Solution B: Shadow Mode Production Testing. Implementing a parallel CEP instance processing mirrored production traffic without triggering actual alerts seemed promising for capturing real-world load characteristics. While this preserved data fidelity and environmental conditions, the approach risked regulatory non-compliance by duplicating financial data flows, incurred prohibitive infrastructure costs for dual Elasticsearch clusters, and could not safely test deduplication logic without risking alert suppression in the production pipeline.
Solution C: Chaos Engineering with Traffic Shaping. We selected a hybrid approach utilizing Chaos Mesh to simulate node failures and TC (Traffic Control) utilities to introduce precise network latency during synthetic peak load tests. This methodology allowed us to recreate the exact CPU starvation conditions while using sanitized production snapshots for transaction content, enabling safe validation of temporal correlation rules under resource constraints without regulatory exposure.
We chose Solution C because it provided the environmental fidelity of production testing while maintaining compliance through data anonymization and isolated network namespaces.
The chaos engineering framework successfully identified a race condition in the sliding window operator that occurred when JVM Garbage Collection pauses exceeded the Watermark interval, causing events to be incorrectly assigned to adjacent windows.

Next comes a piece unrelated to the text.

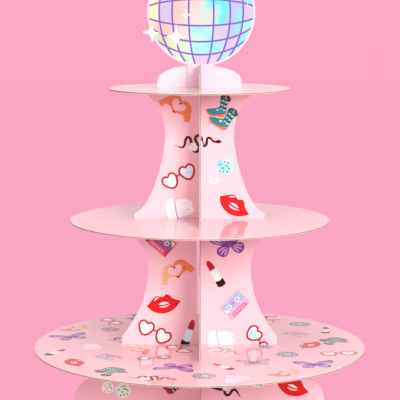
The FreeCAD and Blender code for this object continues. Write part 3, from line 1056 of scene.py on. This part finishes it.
def ball_artwork(sparkles):
    """The card's whole print: a violet circle, the foil tiles on it and the sparkles."""
    layers = [patch(VIOLET, 1, disc(BALL_PRINT, knots=24))]
    for row, plan in enumerate(TILE_PLAN):
        for column, kind in enumerate(plan):
            layers.append(ball_tile(column, row, TILE_FOILS[kind]))
    layers += [sparkle(*place) for place in sparkles]
    return motif(*layers)


# Each sparkle's place from the ball's centre, its half width and its half height.
SPARKLES = [
    (-22.2, -21.7, 9.0, 13.4), (-13.2, -2.7, 5.0, 6.0), (-43.3, -18.6, 8.0, 7.8),
    (41.0, 16.6, 8.8, 13.0),
]
ARTWORK["ball_front"] = ball_artwork(SPARKLES)
ARTWORK["ball_back"] = ball_artwork([(-x, y, width, height) for x, y, width, height in SPARKLES])
print_face("topper", "front", [("ball_front", BALL_X, BALL_UP, 0)], plate_top)
print_face("topper", "back", [("ball_back", -BALL_X, BALL_UP, 0)], plate_top)

# ---- Table, light and camera ----
# The stand is on a pink paper sweep in front of a pink wall. One large soft lamp lights it from
# the right of the camera, a weak one from the left and a third from above.
BACKDROP = (0.98, 0.386, 0.558, 1)
SWEEP_GLOW = 0.97           # keeps the sweep as bright as the wall
FLOOR_BOUNCE = (0.72, 0.38, 0.43, 1)
ROOM_BOUNCE = (0.63, 0.44, 0.47, 1)
ROOM_GLEAM = (0.96, 0.70, 0.76, 1)
FLOOR_REACH = 6.0           # half the sweep's width
LAMP_AIM = Vector((0, 0, 0.18))
SENSOR_WIDTH = 36
LENS = 136.65
CAMERA_PLACE = (0.00045, -1.3569, 0.4072)
CAMERA_DIP = 0.1339         # how far the camera looks down, in radians


def one_or_other(tree, ray, otherwise, shown):
    """Shows one shader to a kind of light path, and another to the rest."""
    path = tree.nodes.new("ShaderNodeLightPath")
    choice = tree.nodes.new("ShaderNodeMixShader")
    tree.links.new(path.outputs[ray], choice.inputs["Fac"])
    tree.links.new(otherwise, choice.inputs[1])
    tree.links.new(shown, choice.inputs[2])
    return choice.outputs["Shader"]


def sweep_finish():
    """A paper sweep lit from behind, so that it stays as even as the wall."""
    material, tree, shader, place = new_finish("pink_sweep", 1.0, 0.0)
    cloud = mottle(tree, place, 0.6)
    stops = [(0.3, display(30, 22, 26)), (0.7, display(36, 26, 30))]
    tree.links.new(colours_along(tree, cloud, stops), shader.inputs["Base Color"])
    shader.inputs["Specular IOR Level"].default_value = 0.0
    shader.inputs["Emission Color"].default_value = BACKDROP
    shader.inputs["Emission Strength"].default_value = SWEEP_GLOW
    soft = tree.nodes.new("ShaderNodeEmission")
    soft.inputs["Color"].default_value = FLOOR_BOUNCE
    look = one_or_other(tree, "Is Camera Ray", soft.outputs["Emission"], shader.outputs["BSDF"])
    tree.links.new(look, tree.nodes["Material Output"].inputs["Surface"])
    return material


floor_form = bmesh.new()
bmesh.ops.create_grid(floor_form, x_segments=8, y_segments=8, size=FLOOR_REACH)
floor_mesh = as_mesh("floor", floor_form)
floor_mesh.materials.append(sweep_finish())
floor = in_scene("floor", floor_mesh)

world = bpy.data.worlds.new("pink_room")
world.use_nodes = True
room = world.node_tree
wall = room.nodes["Background"]
wall.inputs["Color"].default_value = BACKDROP
bounce = room.nodes.new("ShaderNodeBackground")
bounce.inputs["Color"].default_value = ROOM_BOUNCE
gleam = room.nodes.new("ShaderNodeBackground")
gleam.inputs["Color"].default_value = ROOM_GLEAM
unseen = one_or_other(room, "Is Glossy Ray", bounce.outputs["Background"], gleam.outputs["Background"])
look = one_or_other(room, "Is Camera Ray", unseen, wall.outputs["Background"])
room.links.new(look, room.nodes["World Output"].inputs["Surface"])
bpy.context.scene.world = world


def soft_lamp(name, azimuth, elevation, distance, size, power):
    """A square lamp that faces the middle of the stand."""
    lamp = bpy.data.lights.new(name, "AREA")
    lamp.size = size
    lamp.energy = power
    turn, rise = math.radians(azimuth), math.radians(elevation)
    away = Vector((math.sin(turn) * math.cos(rise), -math.cos(turn) * math.cos(rise), math.sin(rise)))
    holder = in_scene(name, lamp)
    holder.location = LAMP_AIM + away * distance
    holder.rotation_euler = away.to_track_quat("Z", "Y").to_euler()


soft_lamp("key_lamp", 26, 20, 1.9, 0.75, 27)
soft_lamp("fill_lamp", -42, 8, 2.2, 1.0, 5.5)
soft_lamp("top_lamp", 0, 70, 2.2, 0.8, 9)

camera_data = bpy.data.cameras.new("camera")
camera_data.sensor_width = SENSOR_WIDTH
camera_data.lens = LENS
camera = in_scene("camera", camera_data)
camera.location = CAMERA_PLACE
camera.rotation_euler = (math.pi / 2 - CAMERA_DIP, 0, 0)
bpy.context.scene.camera = camera
bpy.context.scene.view_settings.view_transform = "Standard"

After implementing backpressure mechanisms and adjusting the RocksDB state backend checkpointing intervals, false positive rates dropped by 94% during subsequent 12-hour sustained load tests at 15,000 TPS.
How do you verify event-time processing versus processing-time in a CEP system when the system clock and event timestamps diverge due to network delays?
Most testers focus solely on functional rule logic, ignoring the critical distinction between when an event occurred (event-time) and when the system processes it (processing-time).
You must manually inject events with timestamps significantly in the past (late arrivals) and future (out-of-order sequences) while monitoring the Watermark progression in the CEP operator's metrics dashboard.
Verify that the system either emits side-output to a Late Data stream or triggers rule re-evaluation when allowed lateness thresholds are breached, rather than silently dropping events.
Check that watermarks advance monotonically even when specific event streams stall, preventing indefinite waiting that causes memory accumulation in state stores.
What methodology ensures accurate testing of complex event pattern sequences (A followed by B within 5 minutes, but not if C occurs) when manual testing cannot execute thousands of permutations?
Candidates often attempt exhaustive manual testing of all temporal combinations, which is impossible for non-trivial patterns.
Instead, apply boundary value analysis combined with state transition modeling.
Identify the critical temporal boundaries: exactly at the 5-minute window limit, 1 millisecond before and after, and concurrent occurrences of B and C.
Create a Decision Table mapping pattern states (Started, Completed, Invalidated) against time deltas and event attributes.
Manually test only the transition edges while using property-based testing tools like Hypothesis or QuickCheck to generate the combinatorial middle cases, then verify that the NFA (Non-deterministic Finite Automaton) state machine correctly transitions through partial matches without memory leaks.
How do you validate that aggregation functions (SUM, AVG) produce correct results when events expire from sliding windows due to time progression?
This requires understanding incremental aggregation and retraction mechanisms.
Manually inject a specific set of events, record the intermediate aggregate values, then advance a watermark that causes the oldest events to fall outside the window scope.
Verify that the system emits retraction records or updated aggregate values reflecting the subtracted expired events, rather than maintaining cumulative sums indefinitely.
Test with null values and negative amounts to ensure the retraction arithmetic handles inverse operations correctly, particularly when using BigDecimal precision for financial calculations where floating-point errors compound during multiple add/remove cycles.